▸ **Exercise requirements**:
Copy out, from the entries below, each line holding the string "Write".

Collection entries
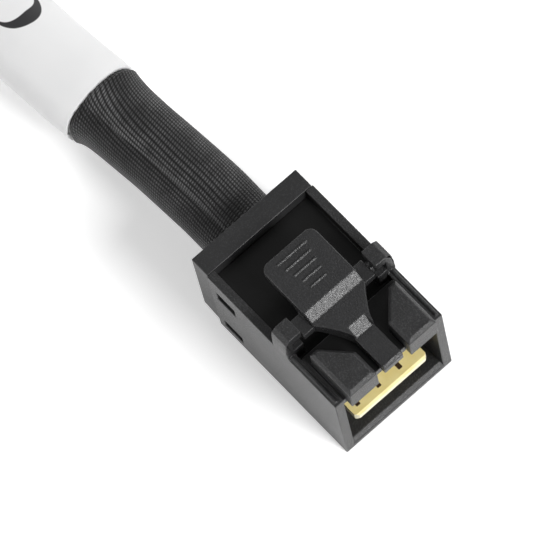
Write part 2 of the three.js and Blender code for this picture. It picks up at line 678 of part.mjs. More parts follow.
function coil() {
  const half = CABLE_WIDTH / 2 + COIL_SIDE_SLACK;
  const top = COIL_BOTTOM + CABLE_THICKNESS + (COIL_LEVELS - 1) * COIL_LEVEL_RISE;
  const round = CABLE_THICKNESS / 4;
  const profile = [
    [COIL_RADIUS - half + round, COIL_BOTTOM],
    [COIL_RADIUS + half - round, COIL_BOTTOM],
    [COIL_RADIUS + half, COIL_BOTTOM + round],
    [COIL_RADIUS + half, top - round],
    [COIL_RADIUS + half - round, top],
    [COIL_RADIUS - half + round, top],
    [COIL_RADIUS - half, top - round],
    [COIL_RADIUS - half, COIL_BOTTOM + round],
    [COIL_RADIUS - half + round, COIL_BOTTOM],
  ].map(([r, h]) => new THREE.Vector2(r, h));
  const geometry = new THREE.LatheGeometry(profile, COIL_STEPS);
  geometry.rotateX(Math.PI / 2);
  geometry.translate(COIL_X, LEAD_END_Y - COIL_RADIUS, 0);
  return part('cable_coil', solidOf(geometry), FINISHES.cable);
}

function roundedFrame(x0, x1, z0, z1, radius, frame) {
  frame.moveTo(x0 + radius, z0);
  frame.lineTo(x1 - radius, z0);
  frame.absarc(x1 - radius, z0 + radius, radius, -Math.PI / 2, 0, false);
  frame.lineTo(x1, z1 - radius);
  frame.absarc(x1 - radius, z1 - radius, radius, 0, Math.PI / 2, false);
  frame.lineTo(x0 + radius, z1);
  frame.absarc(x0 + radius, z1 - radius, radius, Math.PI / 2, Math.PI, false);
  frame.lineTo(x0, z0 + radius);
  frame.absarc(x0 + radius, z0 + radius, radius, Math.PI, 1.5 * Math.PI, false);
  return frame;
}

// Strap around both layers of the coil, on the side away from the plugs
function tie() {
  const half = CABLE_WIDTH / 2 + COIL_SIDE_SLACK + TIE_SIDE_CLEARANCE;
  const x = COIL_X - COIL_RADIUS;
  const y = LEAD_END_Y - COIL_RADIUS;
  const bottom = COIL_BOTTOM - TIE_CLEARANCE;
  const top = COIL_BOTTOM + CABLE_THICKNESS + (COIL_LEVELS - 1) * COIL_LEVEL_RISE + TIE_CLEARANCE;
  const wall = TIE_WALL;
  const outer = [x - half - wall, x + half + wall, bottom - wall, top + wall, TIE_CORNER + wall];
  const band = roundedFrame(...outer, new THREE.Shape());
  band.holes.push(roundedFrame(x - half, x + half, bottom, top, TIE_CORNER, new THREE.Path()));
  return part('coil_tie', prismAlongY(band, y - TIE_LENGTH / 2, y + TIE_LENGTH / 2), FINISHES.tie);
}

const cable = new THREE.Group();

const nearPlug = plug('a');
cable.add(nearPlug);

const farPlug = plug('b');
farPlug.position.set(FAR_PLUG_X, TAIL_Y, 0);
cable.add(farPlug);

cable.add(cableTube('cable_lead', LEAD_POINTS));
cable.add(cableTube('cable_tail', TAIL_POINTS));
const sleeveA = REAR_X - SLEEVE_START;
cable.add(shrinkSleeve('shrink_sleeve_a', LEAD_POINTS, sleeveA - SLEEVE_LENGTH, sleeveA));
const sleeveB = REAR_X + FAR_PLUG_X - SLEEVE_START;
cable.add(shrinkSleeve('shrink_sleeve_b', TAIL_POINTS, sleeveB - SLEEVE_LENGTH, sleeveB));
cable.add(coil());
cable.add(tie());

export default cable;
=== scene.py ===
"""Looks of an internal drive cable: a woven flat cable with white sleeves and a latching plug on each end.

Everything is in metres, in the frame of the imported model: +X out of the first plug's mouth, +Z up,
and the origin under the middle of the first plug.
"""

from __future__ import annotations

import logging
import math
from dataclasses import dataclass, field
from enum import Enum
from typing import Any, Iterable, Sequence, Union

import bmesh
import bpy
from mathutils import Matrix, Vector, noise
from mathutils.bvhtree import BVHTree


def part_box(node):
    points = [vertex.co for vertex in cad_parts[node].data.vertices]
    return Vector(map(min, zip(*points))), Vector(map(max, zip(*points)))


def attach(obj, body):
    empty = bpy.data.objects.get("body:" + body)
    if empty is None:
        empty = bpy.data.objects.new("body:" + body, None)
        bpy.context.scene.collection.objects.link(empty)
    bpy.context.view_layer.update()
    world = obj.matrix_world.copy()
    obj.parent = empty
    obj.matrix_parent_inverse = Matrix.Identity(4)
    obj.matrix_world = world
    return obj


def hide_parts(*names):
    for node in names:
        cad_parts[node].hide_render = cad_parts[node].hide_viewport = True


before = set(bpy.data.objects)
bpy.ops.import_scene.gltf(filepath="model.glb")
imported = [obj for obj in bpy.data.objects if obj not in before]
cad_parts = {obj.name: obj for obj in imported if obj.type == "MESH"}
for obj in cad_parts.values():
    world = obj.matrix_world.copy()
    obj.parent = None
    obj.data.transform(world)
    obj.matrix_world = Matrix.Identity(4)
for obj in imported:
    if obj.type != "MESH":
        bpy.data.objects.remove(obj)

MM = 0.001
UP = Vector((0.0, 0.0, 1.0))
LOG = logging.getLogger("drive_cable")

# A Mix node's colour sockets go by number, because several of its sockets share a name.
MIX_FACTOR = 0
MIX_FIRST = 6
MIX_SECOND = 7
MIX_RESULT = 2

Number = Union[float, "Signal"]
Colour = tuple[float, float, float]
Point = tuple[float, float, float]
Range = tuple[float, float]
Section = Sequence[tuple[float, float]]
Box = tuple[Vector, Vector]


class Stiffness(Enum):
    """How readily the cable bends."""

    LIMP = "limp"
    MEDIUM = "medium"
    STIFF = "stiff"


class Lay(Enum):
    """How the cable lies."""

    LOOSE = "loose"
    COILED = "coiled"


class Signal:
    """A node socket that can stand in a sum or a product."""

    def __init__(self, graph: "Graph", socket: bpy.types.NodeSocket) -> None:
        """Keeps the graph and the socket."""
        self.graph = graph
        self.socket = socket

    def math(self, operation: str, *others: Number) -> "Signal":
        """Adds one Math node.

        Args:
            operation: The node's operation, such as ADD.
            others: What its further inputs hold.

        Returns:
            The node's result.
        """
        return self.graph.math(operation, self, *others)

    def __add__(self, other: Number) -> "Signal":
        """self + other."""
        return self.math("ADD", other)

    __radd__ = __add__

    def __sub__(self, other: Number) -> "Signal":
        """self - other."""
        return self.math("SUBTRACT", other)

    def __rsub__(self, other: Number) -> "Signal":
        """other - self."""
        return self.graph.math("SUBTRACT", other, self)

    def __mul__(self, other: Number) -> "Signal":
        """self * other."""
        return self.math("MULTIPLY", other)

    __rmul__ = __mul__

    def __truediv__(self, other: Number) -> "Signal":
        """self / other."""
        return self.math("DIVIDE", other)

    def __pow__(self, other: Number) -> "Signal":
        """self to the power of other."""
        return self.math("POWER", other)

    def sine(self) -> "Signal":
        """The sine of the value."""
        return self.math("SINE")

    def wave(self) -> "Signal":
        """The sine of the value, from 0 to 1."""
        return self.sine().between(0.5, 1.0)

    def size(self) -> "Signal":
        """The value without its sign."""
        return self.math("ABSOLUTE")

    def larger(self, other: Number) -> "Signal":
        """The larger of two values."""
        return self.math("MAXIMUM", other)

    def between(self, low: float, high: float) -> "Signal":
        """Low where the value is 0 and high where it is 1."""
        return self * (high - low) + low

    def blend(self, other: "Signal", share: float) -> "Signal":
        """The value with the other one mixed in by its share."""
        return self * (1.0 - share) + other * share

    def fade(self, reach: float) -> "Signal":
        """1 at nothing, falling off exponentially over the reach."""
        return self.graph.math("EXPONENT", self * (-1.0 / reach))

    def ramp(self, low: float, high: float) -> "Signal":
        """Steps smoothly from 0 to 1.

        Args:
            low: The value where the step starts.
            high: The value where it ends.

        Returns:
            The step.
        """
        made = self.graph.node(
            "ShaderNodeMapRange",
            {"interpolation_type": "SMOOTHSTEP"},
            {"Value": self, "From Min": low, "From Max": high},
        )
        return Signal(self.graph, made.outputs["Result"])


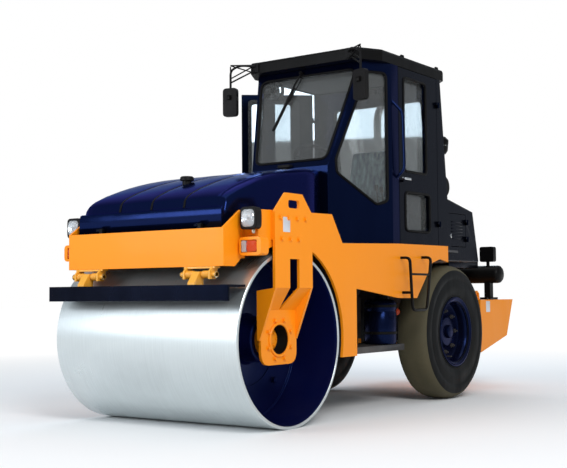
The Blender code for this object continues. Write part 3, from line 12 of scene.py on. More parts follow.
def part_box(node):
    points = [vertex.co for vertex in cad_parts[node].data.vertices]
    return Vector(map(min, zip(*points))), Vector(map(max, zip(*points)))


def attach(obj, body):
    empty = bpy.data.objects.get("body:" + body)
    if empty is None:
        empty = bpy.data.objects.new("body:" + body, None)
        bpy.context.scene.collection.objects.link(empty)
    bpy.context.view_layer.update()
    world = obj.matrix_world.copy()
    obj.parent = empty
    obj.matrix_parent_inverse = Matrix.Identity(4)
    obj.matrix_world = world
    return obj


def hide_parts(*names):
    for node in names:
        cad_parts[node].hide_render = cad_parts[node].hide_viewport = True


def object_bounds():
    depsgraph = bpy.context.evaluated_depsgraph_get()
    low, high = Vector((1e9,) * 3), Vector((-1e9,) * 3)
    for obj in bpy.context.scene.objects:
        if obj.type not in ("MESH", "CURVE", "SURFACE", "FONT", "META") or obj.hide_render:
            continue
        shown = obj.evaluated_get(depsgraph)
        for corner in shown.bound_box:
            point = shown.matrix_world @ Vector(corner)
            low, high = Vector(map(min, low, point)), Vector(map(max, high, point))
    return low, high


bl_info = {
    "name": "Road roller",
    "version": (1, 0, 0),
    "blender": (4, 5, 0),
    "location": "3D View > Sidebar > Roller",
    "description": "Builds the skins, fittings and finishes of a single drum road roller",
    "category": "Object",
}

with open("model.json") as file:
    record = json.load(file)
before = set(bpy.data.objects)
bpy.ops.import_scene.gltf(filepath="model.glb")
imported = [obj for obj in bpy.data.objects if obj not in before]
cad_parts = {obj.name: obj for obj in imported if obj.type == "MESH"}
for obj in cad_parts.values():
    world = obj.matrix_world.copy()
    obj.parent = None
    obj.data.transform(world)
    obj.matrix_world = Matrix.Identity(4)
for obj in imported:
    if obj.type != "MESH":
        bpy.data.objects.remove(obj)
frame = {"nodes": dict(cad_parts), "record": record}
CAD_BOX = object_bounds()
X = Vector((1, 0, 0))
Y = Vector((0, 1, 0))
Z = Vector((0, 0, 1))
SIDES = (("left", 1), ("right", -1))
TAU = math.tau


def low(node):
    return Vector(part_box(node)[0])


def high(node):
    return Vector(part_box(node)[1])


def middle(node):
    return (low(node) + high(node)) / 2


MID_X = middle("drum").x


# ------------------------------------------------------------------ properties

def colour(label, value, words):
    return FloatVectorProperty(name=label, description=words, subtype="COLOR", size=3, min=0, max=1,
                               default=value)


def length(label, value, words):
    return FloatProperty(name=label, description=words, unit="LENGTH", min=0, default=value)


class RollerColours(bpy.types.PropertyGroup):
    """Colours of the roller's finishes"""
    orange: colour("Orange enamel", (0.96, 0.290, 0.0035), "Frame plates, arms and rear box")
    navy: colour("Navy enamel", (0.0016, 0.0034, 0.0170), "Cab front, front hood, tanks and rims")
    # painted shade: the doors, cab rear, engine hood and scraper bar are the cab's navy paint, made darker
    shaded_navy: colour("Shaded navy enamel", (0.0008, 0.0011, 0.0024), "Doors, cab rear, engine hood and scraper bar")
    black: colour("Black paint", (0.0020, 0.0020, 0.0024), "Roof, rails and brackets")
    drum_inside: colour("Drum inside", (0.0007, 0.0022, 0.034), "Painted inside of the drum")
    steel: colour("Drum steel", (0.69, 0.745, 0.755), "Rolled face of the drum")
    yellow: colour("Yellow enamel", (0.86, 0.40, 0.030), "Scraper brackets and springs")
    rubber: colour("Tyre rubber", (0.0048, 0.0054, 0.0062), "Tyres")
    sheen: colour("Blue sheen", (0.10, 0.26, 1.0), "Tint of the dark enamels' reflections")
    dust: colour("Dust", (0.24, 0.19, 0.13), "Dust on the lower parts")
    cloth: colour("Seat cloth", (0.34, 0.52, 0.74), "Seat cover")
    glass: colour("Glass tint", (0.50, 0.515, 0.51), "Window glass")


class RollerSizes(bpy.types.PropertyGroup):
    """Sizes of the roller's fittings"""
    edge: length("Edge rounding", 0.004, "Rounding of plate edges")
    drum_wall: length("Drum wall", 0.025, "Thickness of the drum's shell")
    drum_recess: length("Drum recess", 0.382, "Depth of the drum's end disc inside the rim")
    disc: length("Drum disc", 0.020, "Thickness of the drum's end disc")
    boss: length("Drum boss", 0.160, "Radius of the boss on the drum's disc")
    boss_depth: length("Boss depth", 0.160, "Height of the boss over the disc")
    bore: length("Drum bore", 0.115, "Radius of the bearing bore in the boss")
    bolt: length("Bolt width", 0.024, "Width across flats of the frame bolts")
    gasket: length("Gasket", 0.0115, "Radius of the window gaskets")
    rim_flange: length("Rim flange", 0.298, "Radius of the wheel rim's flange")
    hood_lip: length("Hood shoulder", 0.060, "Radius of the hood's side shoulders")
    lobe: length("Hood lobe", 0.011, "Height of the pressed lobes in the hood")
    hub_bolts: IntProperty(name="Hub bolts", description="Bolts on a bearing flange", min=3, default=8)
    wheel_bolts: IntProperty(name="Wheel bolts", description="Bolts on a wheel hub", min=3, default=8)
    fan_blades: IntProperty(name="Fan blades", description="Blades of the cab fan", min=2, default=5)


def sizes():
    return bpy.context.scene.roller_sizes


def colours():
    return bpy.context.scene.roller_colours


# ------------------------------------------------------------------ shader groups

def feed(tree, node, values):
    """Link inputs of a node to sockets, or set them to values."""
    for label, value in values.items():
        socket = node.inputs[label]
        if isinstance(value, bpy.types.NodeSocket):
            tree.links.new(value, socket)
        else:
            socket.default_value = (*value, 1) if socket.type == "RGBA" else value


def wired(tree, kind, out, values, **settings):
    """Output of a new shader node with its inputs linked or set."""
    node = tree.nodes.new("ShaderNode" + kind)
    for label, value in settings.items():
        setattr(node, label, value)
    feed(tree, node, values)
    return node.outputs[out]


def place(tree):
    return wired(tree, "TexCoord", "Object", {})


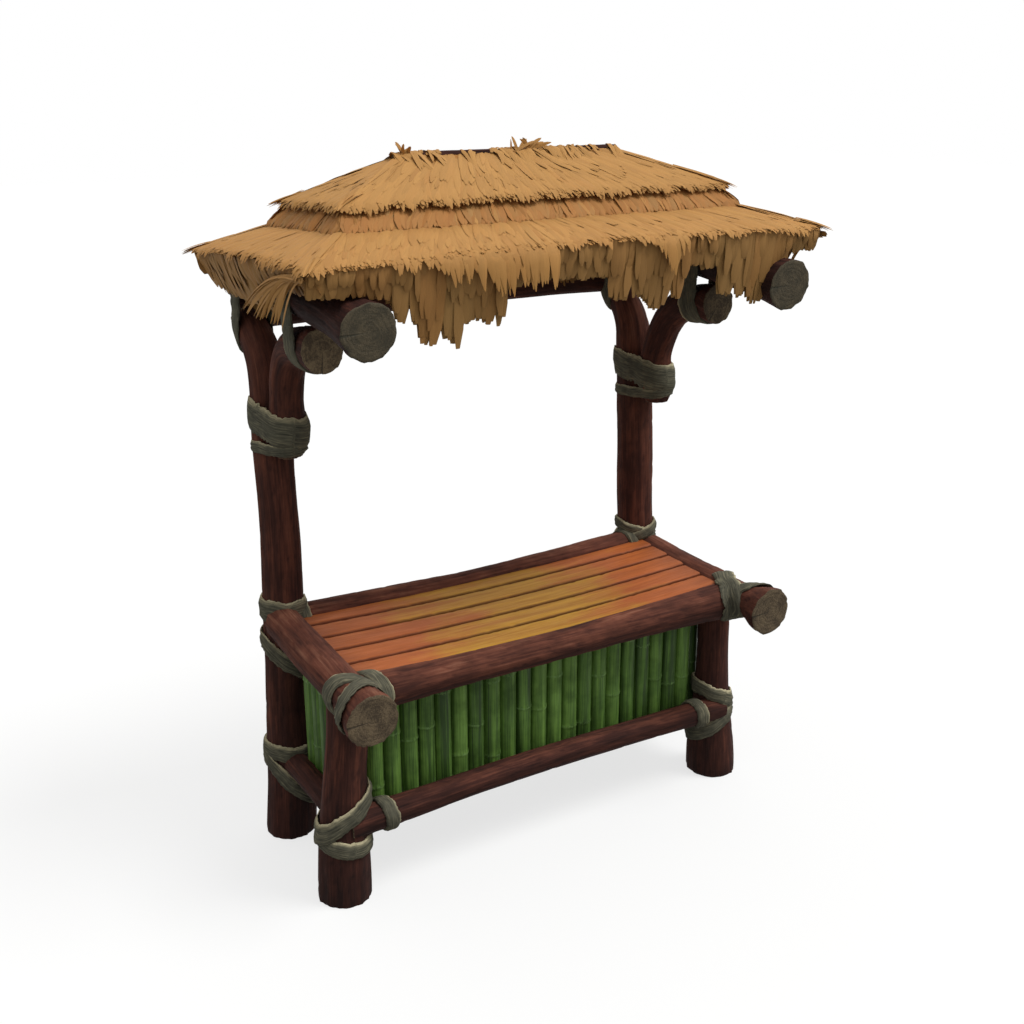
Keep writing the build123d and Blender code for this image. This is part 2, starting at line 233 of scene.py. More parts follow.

▸ **Answer**:
Write part 2 of the three.js and Blender code for this picture. It picks up at line 678 of part.mjs. More parts follow.
The Blender code for this object continues. Write part 3, from line 12 of scene.py on. More parts follow.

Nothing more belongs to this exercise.